Neutral hydrogen (HI) emits photons at a very specific frequency (around 21cm in wavelength, a result of a hyperfine transition that flips the spin of an electron relative to the proton in hydrogen). As one moves further away form earth, the photons become redshifted due to the cosmological expansion of space. When we observe HI in distant galaxies, the HI photons have been redshifted to longer wavelengths (lower frequencies). The field of view of a radio telescope scales inversely with the frequency of observations. At 21cm (1.4GHhz), the field of view of the MeerKAT observation is about 1 square degree. At 700MHz (the frequency at which HI is observed in galaxies at redshift z~1) the field of view is more like 4 square degrees.

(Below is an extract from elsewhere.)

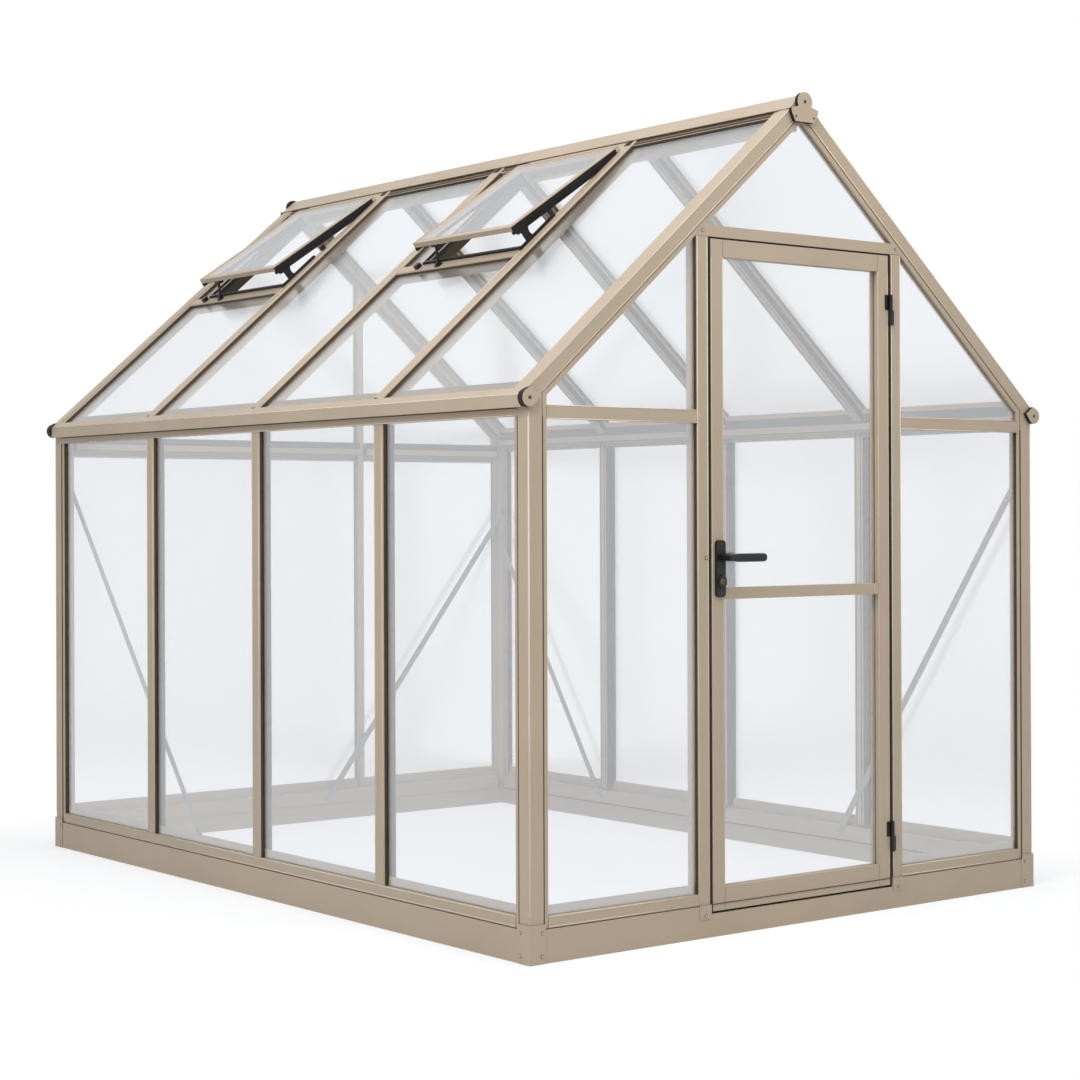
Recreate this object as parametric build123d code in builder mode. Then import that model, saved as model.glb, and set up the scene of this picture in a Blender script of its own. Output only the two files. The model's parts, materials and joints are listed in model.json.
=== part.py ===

Fig1. The vuvuzela simulation.

Carlson White Methodology

J. Carlson and M. White published a paper in 2010 (ApjS. 190:311-314) in which they ouline a method of taking a canonical unit cube of an N-body cosmological simulation and remapping it into a desired cuboid cosmological simulation of the same volume. In their paper they illustrate that the remapping can be thought of as dividing the unit cube into individual regions which are then translated by integer offsets and put back together (much like puzzle pieces) along periodic baundaries. Their algorythm produces a bijective remapping of the canonical unit cube i.e. the remapping is one-to-one (each point/simulation particle in the unit cube appears once and is remapped to a single point in the remapped cuboid). This then allows it to preserve structure and volume. The goal of the remapping is to provide a map (bijective) from the canonical unit cube (with coordinates x ∈ [0;1]) to the desired cuboid of dimensions L1xL2xL3, where the Li represent the lengths of the remapped cuboid in units of the unit cube. The lengths Li can be chosen from a descrete list generated by another algorythm written by Carlson-White 2010 which uses a brute force search for 3×3 invertible matrices which produce the lattice vectors required for the remapping. The implementation of both codes is simple and outlined at

Implementation to the “vuvuzela”

The plan was to take an existing dark matter simulation cube and then remap this into a pencil beam cuboid using the Carlson-White methodology. The beam of the deep HI line (as invisioned to be observed by MeerKAT) is then cut out of the pencil beam cuboid. The relations governing the cutting of the beam were those relating comoving distance (cosmological distance which does not change with the expansion of the universe) to the redshift of the 21 cm HI line. The algorythm for generating Li's was used to find a suitable remapping of our unit cube. Once the remapping was done we proceded with cutting the vuvuzela by first investigating the low redshift limit (z « 1) where cosmological expansion of the universe is approximated to be v = H0d (Hubble expansion) where v is the expansion rate (in km/s) and H0 is the Hubble constant and d is our distance in units of Mpc/h (h comes from H0 = 100h). This then lead to the familiar redshift-distance relation z ≈ H0d/c , c is the speed of light. The beam diameter Θ(z) at redshift z goes as 1x(1+z)^2 degrees where our beam has a width of 1 degree at the telescope. Our input data (canonical unit cube of random points, initially) is in the format of spatial coordinates (x,y,z) and one can use these to find the redshift at a z-coordinate of w i.e z = z(z-coordinate) = z(w) and thus Θ(z) = 1x(1+z(w))^2 degrees.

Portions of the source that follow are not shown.